Range: \(R(\theta) = v_0\cos\theta \cdot t\). To maximize, differentiate \(R\) with respect to \(\theta\) and set equal to zero. After a fair bit of algebra (the calculation involves setting \(dR/d\theta = 0\) and solving the resulting equation), one can show that at the optimum:

$$\tan^2\theta_{\text{opt}} = \dfrac{v_0^2}{v_0^2 + 2gh}$$

When \(h = 0\): \(\tan^2\theta_{\text{opt}} = 1 \Rightarrow \tan\theta = 1 \Rightarrow \theta = 45°\), confirming the classical result.

Physical explanation. When launching from a height, you already have extra "falling time" to work with — the projectile spends more time in the air regardless of launch angle than it would from ground level. To exploit this, you want to bias the initial velocity toward the horizontal component (to cover more distance per unit time), which means \(\theta < 45°\).

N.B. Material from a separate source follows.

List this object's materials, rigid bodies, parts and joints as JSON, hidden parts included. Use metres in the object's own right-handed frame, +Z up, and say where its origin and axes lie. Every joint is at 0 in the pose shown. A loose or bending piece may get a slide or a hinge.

Let the hunter be at origin, the monkey at horizontal position \(d\) and height \(h\). The rifle is aimed directly at the monkey, so the launch angle satisfies \(\tan\theta = h/d\), and the components are \(v_{0x} = v_0\cos\theta\), \(v_{0y} = v_0\sin\theta\).

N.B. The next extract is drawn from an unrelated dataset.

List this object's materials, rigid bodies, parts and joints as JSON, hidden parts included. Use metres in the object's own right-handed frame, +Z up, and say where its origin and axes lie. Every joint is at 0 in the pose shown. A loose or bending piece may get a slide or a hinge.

(a) Do they collide? At time \(t\), the bullet's position is:

$$x_{\text{bullet}}(t) = v_0\cos\theta \cdot t \qquad y_{\text{bullet}}(t) = v_0\sin\theta \cdot t - \tfrac{1}{2}g t^2$$

Meanwhile, the monkey drops from \((d, h)\) with initial velocity zero: \(y_{\text{monkey}}(t) = h - \tfrac{1}{2}g t^2\). The bullet reaches horizontal position \(d\) at time \(t^\ast = d/(v_0\cos\theta)\). At that moment:

$$y_{\text{bullet}}(t^\ast) = v_0\sin\theta \cdot \dfrac{d}{v_0\cos\theta} - \tfrac{1}{2}g(t^\ast)^2 = d\tan\theta - \tfrac{1}{2}g(t^\ast)^2$$

Using \(\tan\theta = h/d\): \(y_{\text{bullet}}(t^\ast) = h - \tfrac{1}{2}g(t^\ast)^2\). And at the same moment: \(y_{\text{monkey}}(t^\ast) = h - \tfrac{1}{2}g(t^\ast)^2\). They're equal, always. The bullet hits the monkey regardless of \(v_0\).

Why? Both are in free fall starting at the same instant. In the absence of gravity, the bullet would travel in a straight line from the rifle to the monkey's original position. Gravity pulls both the bullet and the monkey down by the same amount \(\tfrac{1}{2}g t^2\) at every instant. So the bullet "drops" relative to its straight-line path by exactly the same amount the monkey falls from its original position. Collision is guaranteed.

(b) Minimum speed. The monkey reaches the ground when \(\tfrac{1}{2}g t^2 = h\), i.e., \(t_{\text{ground}} = \sqrt{2h/g}\). For the bullet to reach the tree before this, we need \(t^\ast < t_{\text{ground}}\):

$$\dfrac{d}{v_0 \cos\theta} < \sqrt{\dfrac{2h}{g}}$$

Using \(\cos\theta = d/\sqrt{d^2+h^2}\):

$$v_0 > \dfrac{\sqrt{d^2+h^2}}{\sqrt{2h/g}} = \sqrt{\dfrac{g(d^2+h^2)}{2h}}$$

Hence \(v_{0,\text{min}} = \sqrt{g(d^2+h^2)/(2h)}\).